2. Combined arms warfare is not lost, as many advocate. I would argue at the Battalion-and-below level it is (and has been) alive and well. At the tactical level, most Platoon Leaders and NCOs can effectively maneuver ground elements, provide task/purpose/EEI to FW and RW CAS as well as ISR platforms, while also coordinating with higher and adjacent units. These situations have been (and are) happening on a daily basis. Things get fuzzy at the Brigade level, and downright messy at echelons above Brigade. There’s nothing like being in the heat of a situation and receiving a flurry of mIRC messages or phone calls from someone at Division because the old man is watching and wants to know exactly what we’re up to 200+ miles from his current location. Apparently the myriad storyboards produced after an event just don’t provide quite the same level of satisfaction as watching a Squad Leader maneuver his fire teams near-real time (while also often providing near-real time feedback). So, perhaps the capacity to conduct combined arms warfare at the Division or Corps –level is a more accurate statement.

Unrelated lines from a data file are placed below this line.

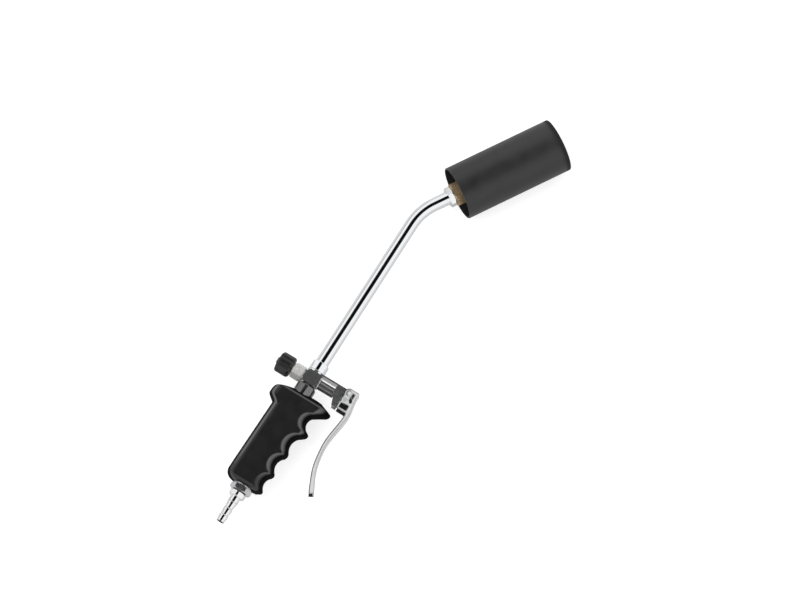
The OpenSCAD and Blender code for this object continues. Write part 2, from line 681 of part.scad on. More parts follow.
module needle_stem() color("gainsboro") translate([valve_x, 0, 0]) along_y() difference() {
  seat = orifice_y + orifice_len;
  tip_r = orifice_r - fit_gap;
  rotate_extrude() polygon([[0, seat - 0.6], [tip_r - 0.45, seat - 0.6], [tip_r + 1.05, seat + 1.4],
                            [tip_r + 1.05, gland_y - 2.6], [stem_r, gland_y - 2.2], [stem_r, knob_end - 2.2], [0, knob_end - 2.2]]);
  translate([0, 0, knob_end - 6.2]) cylinder(r = 1.5 + fit_gap, h = 6);
}

module gland_nut() color([0.75, 0.74, 0.70]) translate([valve_x, gland_y, 0]) along_y() difference() {
  union() {
    hex_nut(gland_af, gland_len, stem_r + fit_gap);
    translate([0, 0, -gland_spigot_len]) cylinder(r = gland_spigot_r, h = gland_spigot_len + 1);
  }
  translate([0, 0, -5]) cylinder(r = stem_r + fit_gap, h = gland_len + 10);
  translate([0, 0, 1]) cylinder(r = packing_r + fit_gap, h = packing_len + 0.1);
}

module gland_washer() color("silver")
  translate([valve_x, block_half_y, 0]) along_y()
    ring(gland_spigot_r + 1.3, gland_spigot_r + fit_gap, seal_washer_t);

module stem_packing() color("white")
  translate([valve_x, gland_y + 1.05, 0]) along_y() ring(packing_r, stem_r + fit_gap, packing_len);

// ---- Lance ----

nut_x = outlet_x + 0.1;
olive_x = outlet_end + 0.1;
nut_lip = 1.6;
module lance_nut() color("silver") translate([nut_x, 0, 0]) along_x() difference() {
  rotate([0, 0, 30]) hex_nut(lance_nut_af, lance_nut_len, lance_r + 2 * fit_gap, lance_nut_turned_r);
  translate([0, 0, -1]) cylinder(r = outlet_r + fit_gap, h = lance_nut_len - nut_lip + 1);
}

module lance_olive() color("goldenrod")
  translate([olive_x, 0, 0]) along_x()
    ring(outlet_r - 0.1, lance_r + fit_gap, nut_x + lance_nut_len - nut_lip - olive_x - 0.1);

// The bend's wall is a hair thinner, so that its ends sit inside the straight walls
lance_joint = 0.02;
module lance_tube() color("silver") {
  straight_len = knee_x - bend_run - lance_x - 0.2;
  translate([lance_x + 0.2, 0, 0]) along_x() ring(lance_r, lance_r - lance_wall, straight_len + 0.1);
  translate([knee_x - bend_run, -bend_r, 0]) rotate([0, 0, 90 - bend_angle])
    rotate_extrude(angle = bend_angle) translate([bend_r, 0]) difference() {
      circle(r = lance_r - lance_joint);
      circle(r = lance_r - lance_wall + lance_joint);
    }
  at_head() translate([bend_run - 0.1, 0, 0]) along_x()
    ring(lance_r, lance_r - lance_wall, lance_end - bend_run + 0.1);
}

// ---- Burner ----

module head_nut() color("silver") at_head()
  translate([head_nut_s, 0, 0]) along_x()
    rotate([0, 0, 30]) hex_nut(head_nut_af, head_nut_len, lance_r + fit_gap);

module injector_holder() color("goldenrod") at_head() translate([holder_s, 0, 0]) along_x() difference() {
  union() {
    hex_nut(holder_af, holder_len, 2);
    translate([0, 0, holder_len - 1]) cylinder(r = nose_r, h = nose_len + 1);
  }
  translate([0, 0, -1]) cylinder(r = lance_r + fit_gap, h = lance_end - holder_s + 1.1);
  cylinder(r = 2.5, h = holder_len + nose_len + 1);
  translate([0, 0, holder_len + nose_len - 5]) cylinder(r = 4 + fit_gap, h = 6);
}

module gas_jet() color("goldenrod") at_head() translate([jet_s, 0, 0]) along_x() difference() {
  union() {
    translate([0, 0, -4.8]) cylinder(r = 4, h = 5);
    translate([0, 0, 0.05]) hex_prism(9, 4);
    translate([0, 0, 3.5]) cylinder(r1 = 4, r2 = 2.2, h = 4.5);
  }
  translate([0, 0, -6]) cylinder(r = 2, h = 11);
  cylinder(r = jet_orifice_r, h = 10);
}

tab_len = 11;
module bell_spider() color([0.35, 0.35, 0.36]) at_head() translate([nose_s, 0, 0]) along_x() {
  ring(12, nose_r + fit_gap, spider_t);
  intersection() {
    ring(bell_in - fit_gap, 11, spider_t);
    for (i = [0:spider_arms - 1]) rotate([0, 0, i * 360 / spider_arms])
      translate([0, -arm_w / 2, 0]) cube([bell_r, arm_w, spider_t]);
  }
  intersection() {
    ring(bell_in - fit_gap, bell_in - fit_gap - spider_t, tab_len);
    for (i = [0:spider_arms - 1]) rotate([0, 0, i * 360 / spider_arms])
      translate([0, -arm_w / 2, 0]) cube([bell_r, arm_w, tab_len]);
  }
}

module spider_nut() color("goldenrod") at_head()
  translate([nose_s + spider_t, 0, 0]) along_x() hex_nut(17.5, spider_nut_len, nose_r + fit_gap);

// Disc that steadies the flame, with a turned rim that meets the bell
module flame_disc() color([0.35, 0.35, 0.36]) at_head() translate([disc_s, 0, 0]) along_x() difference() {
  union() {
    cylinder(r = bell_in - fit_gap, h = 1.5);
    ring(bell_in - fit_gap, bell_in - fit_gap - 1.5, 7);
  }
  translate([0, 0, -1]) cylinder(r = 8, h = 4);
  for (i = [0:disc_holes - 1]) rotate([0, 0, i * 360 / disc_holes])
    translate([16, 0, -1]) cylinder(r = 3, h = 4);
}

module burner_bell() color([0.24, 0.24, 0.25]) at_head()
  translate([bell_setback, 0, 0]) along_x() ring(bell_r, bell_in, bell_len);

hose_tail();
tail_washer();
grip_locknut();
grip_washer();
gas_pipe();
grip();
valve_body();
valve_seat();
valve_seal();
plunger_rod();
plunger_spring();
rod_oring();
plunger_housing();
housing_washer();
lever_bracket();
pivot_pin();
pivot_clip();
push_pin();
trigger_lever();
control_knob();
knob_screw();
needle_stem();
gland_nut();
gland_washer();
stem_packing();
lance_nut();
lance_olive();
lance_tube();
head_nut();
injector_holder();
gas_jet();
bell_spider();
spider_nut();
flame_disc();
burner_bell();
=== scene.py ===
"""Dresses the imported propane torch: softened edges, finishes, studio and camera.

Sizes are in millimetres in the row frame and become metres when a mesh is made.
"""

from __future__ import annotations

import json
import logging
import math
from dataclasses import dataclass
from enum import Enum
from typing import Iterable, Sequence

import bmesh
import bpy
import numpy as np
from mathutils import Matrix, Vector

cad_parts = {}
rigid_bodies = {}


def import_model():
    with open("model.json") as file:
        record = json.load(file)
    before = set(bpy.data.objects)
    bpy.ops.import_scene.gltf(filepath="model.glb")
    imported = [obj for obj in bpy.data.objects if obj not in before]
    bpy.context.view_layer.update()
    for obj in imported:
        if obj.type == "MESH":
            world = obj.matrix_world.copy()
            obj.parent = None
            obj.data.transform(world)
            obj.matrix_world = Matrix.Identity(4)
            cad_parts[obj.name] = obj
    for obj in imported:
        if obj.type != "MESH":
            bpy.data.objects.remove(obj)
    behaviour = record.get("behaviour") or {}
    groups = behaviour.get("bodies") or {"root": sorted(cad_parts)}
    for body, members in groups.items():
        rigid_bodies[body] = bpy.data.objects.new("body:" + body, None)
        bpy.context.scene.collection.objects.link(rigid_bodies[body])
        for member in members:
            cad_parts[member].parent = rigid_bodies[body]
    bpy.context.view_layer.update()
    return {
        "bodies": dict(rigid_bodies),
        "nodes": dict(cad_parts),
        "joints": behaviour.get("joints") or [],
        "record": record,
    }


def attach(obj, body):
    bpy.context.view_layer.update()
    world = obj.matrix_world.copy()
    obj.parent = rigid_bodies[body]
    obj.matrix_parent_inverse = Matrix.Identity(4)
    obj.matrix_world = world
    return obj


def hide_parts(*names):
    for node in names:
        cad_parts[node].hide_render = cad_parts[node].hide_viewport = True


MM = 0.001
LOG = logging.getLogger("torch")

Point = tuple[float, float, float]
Colour = tuple[float, float, float]
Face = tuple[int, ...]


# ---------------------------------------------------------------- node trees


class Tree:
    """A thin wrapper that adds and joins nodes in one node tree."""

    def __init__(self, tree: bpy.types.NodeTree) -> None:
        """Keeps the tree to add to."""
        self.tree = tree

    def add(self, kind: str, **settings: object) -> bpy.types.Node:
        """Adds a node.

        Args:
            kind: The node's Blender type.
            **settings: Attributes to set on it.

        Returns:
            The new node.
        """
        node = self.tree.nodes.new(kind)
        for key, value in settings.items():
            setattr(node, key, value)
        return node

    def join(self, source: bpy.types.NodeSocket, target: bpy.types.NodeSocket) -> None:
        """Links one socket to another."""
        self.tree.links.new(source, target)

    def math(self, operation: str, *values: object) -> bpy.types.NodeSocket:
        """Adds a Math node.

        Args:
            operation: The operation's name.
            *values: Numbers, or sockets to link.

        Returns:
            The result's socket.
        """
        node = self.add("ShaderNodeMath", operation=operation)
        for socket, value in zip(node.inputs, values):
            if isinstance(value, bpy.types.NodeSocket):
                self.join(value, socket)
            else:
                socket.default_value = value
        return node.outputs[0]

    def ramp(self, source: bpy.types.NodeSocket, *ends: object) -> bpy.types.NodeSocket:
        """Maps a value from one range to another and clamps it.

        Args:
            source: The value.
            *ends: From min, from max, to min and to max, as numbers or sockets.

        Returns:
            The mapped value's socket.
        """
        node = self.add("ShaderNodeMapRange")
        self.join(source, node.inputs["Value"])
        for name, value in zip(("From Min", "From Max", "To Min", "To Max"), ends):
            if isinstance(value, bpy.types.NodeSocket):
                self.join(value, node.inputs[name])
            else:
                node.inputs[name].default_value = value
        return node.outputs["Result"]

    def blend(self, factor: object, first: object, second: object) -> bpy.types.NodeSocket:
        """Mixes two colours.

        Args:
            factor: The second colour's share, as a number or a socket.
            first: A colour or a socket.
            second: A colour or a socket.

        Returns:
            The mixed colour's socket.
        """
        node = self.add("ShaderNodeMix", data_type="RGBA")
        for index, value in ((0, factor), (6, first), (7, second)):
            if isinstance(value, bpy.types.NodeSocket):
                self.join(value, node.inputs[index])
            elif index == 0:
                node.inputs[index].default_value = value
            else:
                node.inputs[index].default_value = (*value, 1.0)
        return node.outputs[2]


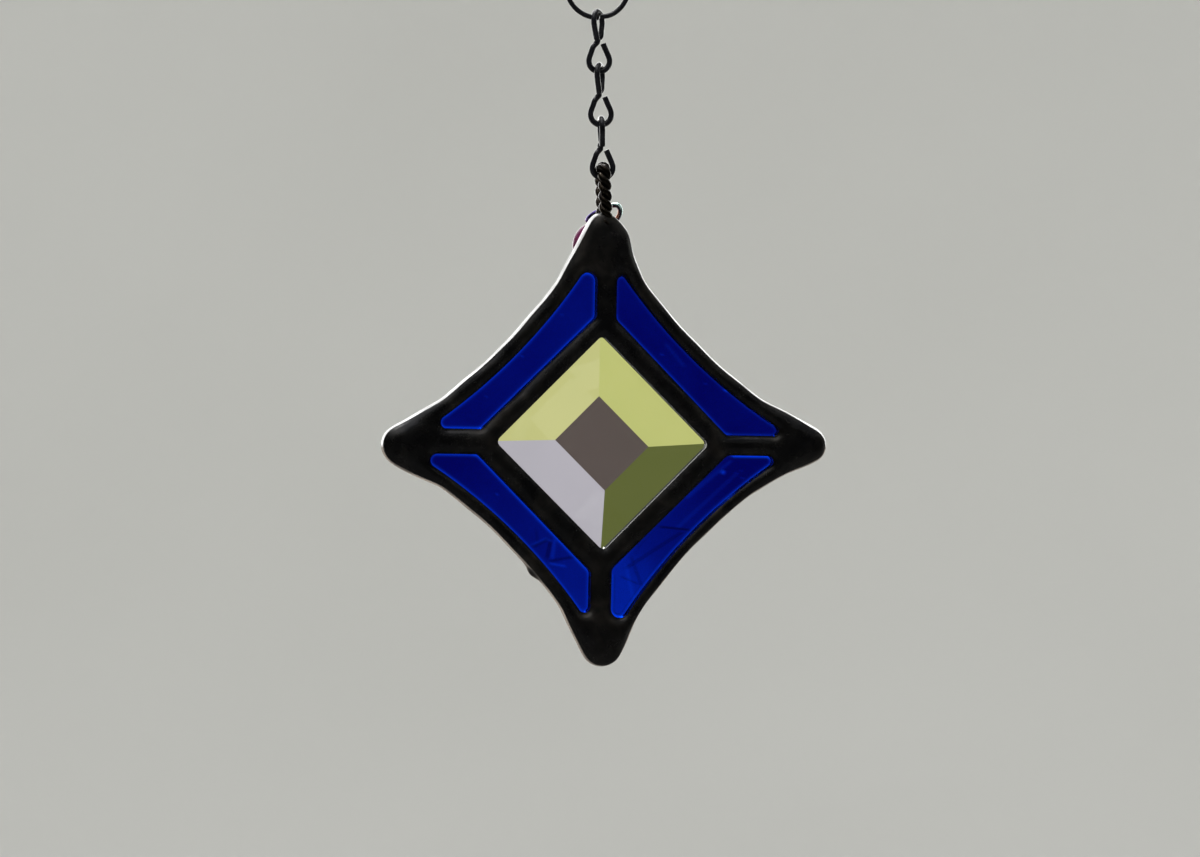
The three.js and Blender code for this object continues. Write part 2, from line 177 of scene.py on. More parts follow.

If we’re going to refocus our future doctrine and training plans to only a couple tasks, it seems imperative that we find a way to broaden leader’s skill sets so we don’t pigeon hole ourselves as an organization. Further, if a jack-of-all-trades doesn’t make a leader, why do we as Officers switch jobs as often as we do? I was always told it was because as a future Commander it would help me understand everything I would need to in order to effectively command. Parallels?